--- Begin DATA EXTRACT ---
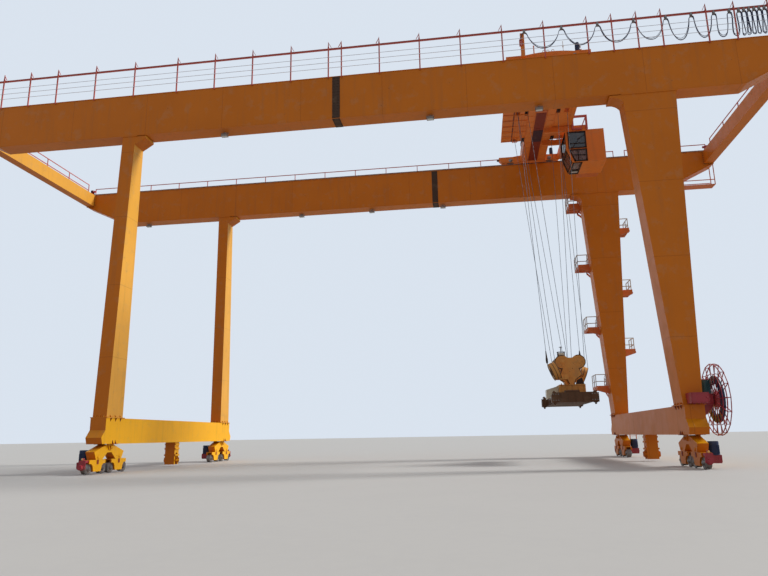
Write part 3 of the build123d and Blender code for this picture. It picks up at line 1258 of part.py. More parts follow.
def spreader_frame():
    """The spreader's main frame with a channel through it for each telescopic arm."""
    half = MAIN_FRAME_WIDTH / 2
    chamfer = MAIN_FRAME_HEIGHT / 4
    section = [(-half, SPREADER_BOTTOM), (half, SPREADER_BOTTOM), (half, SPREADER_TOP - chamfer),
               (half - chamfer, SPREADER_TOP), (-half + chamfer, SPREADER_TOP), (-half, SPREADER_TOP - chamfer)]
    beam = prism([(SPREADER_X + dx, -MAIN_FRAME_HALF, z) for dx, z in section], (0, 2 * MAIN_FRAME_HALF, 0))
    channels = []
    for dx in (-ARM_OUTER_X, -ARM_INNER_X, ARM_INNER_X, ARM_OUTER_X):
        x0 = SPREADER_X + dx - ARM_WIDTH / 2 - ARM_CLEAR
        z0, z1 = arm_heights()
        channels.append(block(x0, x0 + ARM_WIDTH + 2 * ARM_CLEAR, -MAIN_FRAME_HALF - 1, MAIN_FRAME_HALF + 1,
                              z0 - SEAT, z1 + ARM_CLEAR))
    return beam.cut(*channels)


def arm_heights():
    """The bottom and top of the telescopic arms."""
    middle = SPREADER_BOTTOM + MAIN_FRAME_HEIGHT / 2
    return middle - ARM_HEIGHT / 2, middle + ARM_HEIGHT / 2


def spreader_end(side):
    """An end beam of the spreader with a twist lock under each end."""
    y = side * LOCK_SPACING_Y / 2
    half, half_y = END_BEAM_LENGTH / 2, END_BEAM_WIDTH / 2
    top = SPREADER_BOTTOM + END_BEAM_DEPTH
    chamfer = END_BEAM_DEPTH / 4
    section = [(-half, SPREADER_BOTTOM), (half, SPREADER_BOTTOM), (half, top - chamfer), (half - chamfer, top),
               (-half + chamfer, top), (-half, top - chamfer)]
    beam = prism([(SPREADER_X + dx, y - half_y, z) for dx, z in section], (0, END_BEAM_WIDTH, 0))
    locks = [rod((SPREADER_X + dx, y, SPREADER_BOTTOM - LOCK_LENGTH), (SPREADER_X + dx, y, SPREADER_BOTTOM),
                 LOCK_RADIUS) for dx in (-LOCK_SPACING_X / 2, LOCK_SPACING_X / 2)]
    return weld(beam, *locks)


def spreader_arms(side):
    """The two telescopic arms of one end."""
    offset = ARM_INNER_X if side < 0 else ARM_OUTER_X
    start = side * (LOCK_SPACING_Y / 2 - END_BEAM_WIDTH / 2)
    z0, z1 = arm_heights()
    return [block(SPREADER_X + dx - ARM_WIDTH / 2, SPREADER_X + dx + ARM_WIDTH / 2, start,
                  start - side * ARM_LENGTH, z0, z1) for dx in (-offset, offset)]


# The nodes

FOOT = SLENDER_WIDTH / 2
save("near_girder", girder(-1))
save("far_girder", girder(1))
save("girder_splices", *splice(NEAR_SPLICE_X, -1), *splice(FAR_SPLICE_X, 1))
save("crane_rails", crane_rail(-1), crane_rail(1))
save("tie_beams", tie_beam(LEFT_TIP, 1), tie_beam(RIGHT_TIP, -1))
for side, name in ((-1, "near"), (1, "far")):
    save(f"{name}_left_leg", leg(LEFT_RAIL, side, (-FOOT, FOOT), (-FOOT, FOOT), SLENDER_FOOT, SLENDER_HEAD, 1,
                                 False))
    save(f"{name}_right_leg", leg(RIGHT_RAIL, side, (-RIGID_FOOT_WIDTH / 2, RIGID_FOOT_WIDTH / 2),
                                  (-RIGID_HEAD_INNER, RIGID_HEAD_OUTER), RIGID_FOOT, RIGID_HEAD, -1, True))
for rail_x, name in ((LEFT_RAIL, "left"), (RIGHT_RAIL, "right")):
    save(f"{name}_sill_beam", sill(rail_x))
corners = [(rail_x, side) for rail_x in (LEFT_RAIL, RIGHT_RAIL) for side in (-1, 1)]
bogies = [(rail_x, side * (LEG_BASE_Y + out * BOGIE_OFFSET)) for rail_x, side in corners for out in (-1, 1)]
save("equalisers", *[equaliser(*corner) for corner in corners])
save("bogie_frames", *[bogie(*place) for place in bogies])
save("travel_wheels", *[wheel(rail_x, y + out * WHEEL_SPACING / 2) for rail_x, y in bogies for out in (-1, 1)])
save("travel_drives", *[travel_drive(*corner) for corner in corners])
save("travel_motors", *[travel_motor(*corner) for corner in corners])
save("travel_buffers", *[buffer(*corner) for corner in corners])
save("anchor_posts", anchor_post(LEFT_RAIL), anchor_post(RIGHT_RAIL))

save("near_fence", near_fence())
save("cable_track", cable_track())
save("festoon_carriers", *[carrier(x) for x in (*CARRIER_X, *bunch_carriers())])
save("festoon_cable", festoon_cable())
save("festoon_bunch", festoon_bunch())
gap_x = leg_edge(GIRDER_TOP, 1)
rail_y = GIRDER_Y + GIRDER_WIDTH / 2 - HANDRAIL_INSET
save("far_handrail", handrail((LEFT_TIP + HANDRAIL_INSET, rail_y, GIRDER_TOP), (gap_x, rail_y, GIRDER_TOP)),
     handrail((gap_x + LANDING_REACH, rail_y, GIRDER_TOP), (RIGHT_TIP - HANDRAIL_INSET, rail_y, GIRDER_TOP)))
tie_reach = GIRDER_Y - GIRDER_WIDTH / 2 - HANDRAIL_INSET
save("tie_handrails", *[handrail((x, -tie_reach, GIRDER_TOP), (x, tie_reach, GIRDER_TOP))
                        for x in (LEFT_TIP + HANDRAIL_INSET, RIGHT_TIP - HANDRAIL_INSET)])

landings = range(len(LANDING_Z))
save("stair_landings", sill_landing(), *[landing(index) for index in landings], top_landing())
save("stair_flights", ground_ladder(), *[flight(index) for index in range(-1, len(LANDING_Z))])
save("stair_guards", *[guard(*landing_span(index), LANDING_Z[index]) for index in landings])

save("cable_reel", cable_reel())
save("wound_cable", wound_cable())
save("reel_drive", reel_drive(), reel_stand())
save("reel_box", reel_box())
save("girder_floodlights", *[floodlight(x, -1) for x in NEAR_LIGHTS_X], *[floodlight(x, 1) for x in FAR_LIGHTS_X])
save("end_platform", end_platform())

save("trolley_frame", trolley_frame())
save("trolley_wheels", *[trolley_wheel(x, side) for x in wheel_places() for side in (-1, 1)])
save("trolley_deck", *[deck_plate(x0, x1, *DECK_Y) for x0, x1 in DECK_X],
     deck_plate(BEAM_X[0][1], BEAM_X[1][0], -CENTRE_DECK_Y, CENTRE_DECK_Y), *deck_ribs(*DECK_X[0]))
save("hoist_drums", *[hoist_drum(x) for x in drum_places()])
save("drum_pedestals", *[pedestal(x, y) for x in drum_places()
                         for y in (DRUM_Y[0] - PEDESTAL_WIDTH - SEAT, DRUM_Y[1] + SEAT)])
save("hoist_drives", *[hoist_drive(x) for x in drum_places()])
save("rope_guides", *[rope_guide(x, side) for x in guide_places() for side in (-1, 1)])
save("carriage_covers", carriage_cover(-1), carriage_cover(1))
save("tow_arm", tow_arm())
save("cab_body", cab_body())
save("cab_glass", *cab_windows(0))
save("cab_hanger", cab_hanger())
save("cab_bracket", cab_bracket())

save("hoist_ropes", *hoist_ropes())
save("head_block", head_block())
save("rope_sheaves", *[rope_sheave(dx, side) for dx in (-CLOVER_SPAN, CLOVER_SPAN) for side in (-1, 1)])
save("side_blocks", side_block(-1), side_block(1))
save("spreader_frame", spreader_frame())
for side, name in ((-1, "near"), (1, "far")):
    save(f"spreader_end_{name}", spreader_end(side))
    save(f"spreader_arms_{name}", *spreader_arms(side))
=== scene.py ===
"""Paint, cables, fittings and stage for a rail-mounted gantry crane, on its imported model.

It is laid out as a Blender add-on and is run as a script. Lengths are in metres, in the model's frame:
X along the girders, Y across them, Z up.
"""

import json
import math
import random

import bmesh
import bpy
from bpy.props import FloatProperty, FloatVectorProperty, IntProperty, PointerProperty
from bpy.types import Operator, Panel, PropertyGroup
from mathutils import Matrix, Vector


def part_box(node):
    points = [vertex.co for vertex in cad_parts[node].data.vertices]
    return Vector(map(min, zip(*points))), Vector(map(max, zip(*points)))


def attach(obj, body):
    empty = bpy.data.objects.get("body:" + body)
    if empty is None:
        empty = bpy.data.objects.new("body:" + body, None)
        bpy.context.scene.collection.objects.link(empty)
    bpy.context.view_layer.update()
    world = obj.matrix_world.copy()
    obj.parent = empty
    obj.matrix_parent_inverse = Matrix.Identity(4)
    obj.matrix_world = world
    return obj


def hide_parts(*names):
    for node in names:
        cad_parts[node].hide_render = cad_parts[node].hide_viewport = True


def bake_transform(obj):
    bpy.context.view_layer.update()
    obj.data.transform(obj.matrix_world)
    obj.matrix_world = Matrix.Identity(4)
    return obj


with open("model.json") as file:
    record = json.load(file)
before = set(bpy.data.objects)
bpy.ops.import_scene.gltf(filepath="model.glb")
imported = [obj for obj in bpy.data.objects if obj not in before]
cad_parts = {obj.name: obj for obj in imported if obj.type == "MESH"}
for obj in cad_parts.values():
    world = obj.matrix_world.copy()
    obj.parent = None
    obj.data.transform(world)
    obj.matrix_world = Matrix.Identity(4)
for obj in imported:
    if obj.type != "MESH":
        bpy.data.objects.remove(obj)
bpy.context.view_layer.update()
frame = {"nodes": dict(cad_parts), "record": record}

bl_info = {
    "name": "Gantry Crane Dressing",
    "version": (1, 0, 0),
    "blender": (4, 5, 0),
    "location": "View3D > Sidebar > Crane",
    "description": "Paint, cables, fittings and stage for a rail-mounted gantry crane",
    "category": "Object",
}

X_AXIS = Vector((1, 0, 0))
Y_AXIS = Vector((0, 1, 0))
Z_AXIS = Vector((0, 0, 1))

# Places of the bridge, its rails and its legs
GIRDER_Y = 3.7
GIRDER_BOTTOM, GIRDER_TOP = (corner.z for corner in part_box("near_girder"))
RAIL_X = (-6.5, 8.5)
CORNER_Y = 3.9
CRANE_RAIL_Y = 3.4925

# Places of the festoon
TRACK_Y = -3.935
SADDLE_Z = 11.92
SADDLE_HALF = 0.06
SADDLE_GAP = 0.042
BUNCH_PITCH = 0.13
BUNCH_TURNS = 10
CARRIER_X = (5.290, 6.320, 7.300, 8.265, 9.115, 9.780, 10.365, 10.765, 11.005)
# Where a point of the festoon stands still, and where it goes all the way with the trolley
BLEND_X = (12.30, 5.35)

# The festoon's route: how far along X each point is, and how far under the saddles
TOW_END = ((5.158, 0.230), (5.187, 0.125), (5.230, 0.0), (5.350, 0.0))
LOOPS = (
    ((5.403, 0.188), (5.495, 0.358), (5.638, 0.498), (5.805, 0.542), (5.972, 0.496), (6.113, 0.354),
     (6.207, 0.184)),
    ((6.428, 0.194), (6.515, 0.369), (6.650, 0.511), (6.808, 0.556), (6.968, 0.514), (7.101, 0.373),
     (7.192, 0.198)),
    ((7.403, 0.198), (7.487, 0.383), (7.616, 0.528), (7.775, 0.575), (7.934, 0.531), (8.068, 0.388),
     (8.158, 0.204)),
    ((8.358, 0.204), (8.431, 0.394), (8.546, 0.547), (8.689, 0.598), (8.829, 0.552), (8.948, 0.399),
     (9.022, 0.209)),
    ((9.192, 0.218), (9.238, 0.431), (9.320, 0.617), (9.438, 0.698), (9.562, 0.630), (9.650, 0.438),
     (9.700, 0.220)),
    ((9.852, 0.218), (9.886, 0.433), (9.950, 0.616), (10.058, 0.696), (10.172, 0.624), (10.246, 0.436),
     (10.288, 0.219)),
    ((10.424, 0.223), (10.415, 0.442), (10.433, 0.632), (10.520, 0.731), (10.627, 0.673), (10.680, 0.456),
     (10.699, 0.230)),
    ((10.822, 0.220), (10.800, 0.435), (10.796, 0.620), (10.828, 0.712), (10.912, 0.718), (10.952, 0.628),
     (10.962, 0.440), (10.951, 0.218)),
)
BUNCH_LOOP = ((0.056, 0.11), (0.050, 0.30), (0.038, 0.47), (0.026, 0.60), (0.023, 0.705), (0.065, 0.730),
              (0.107, 0.705), (0.104, 0.60), (0.092, 0.47), (0.080, 0.30), (0.074, 0.11))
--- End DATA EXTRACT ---
TASK STATEMENT
Each line above that holds the string "context" should be copied and shown.

EXERCISE ANSWER
        bpy.context.scene.collection.objects.link(empty)
    bpy.context.view_layer.update()
    bpy.context.view_layer.update()
bpy.context.view_layer.update()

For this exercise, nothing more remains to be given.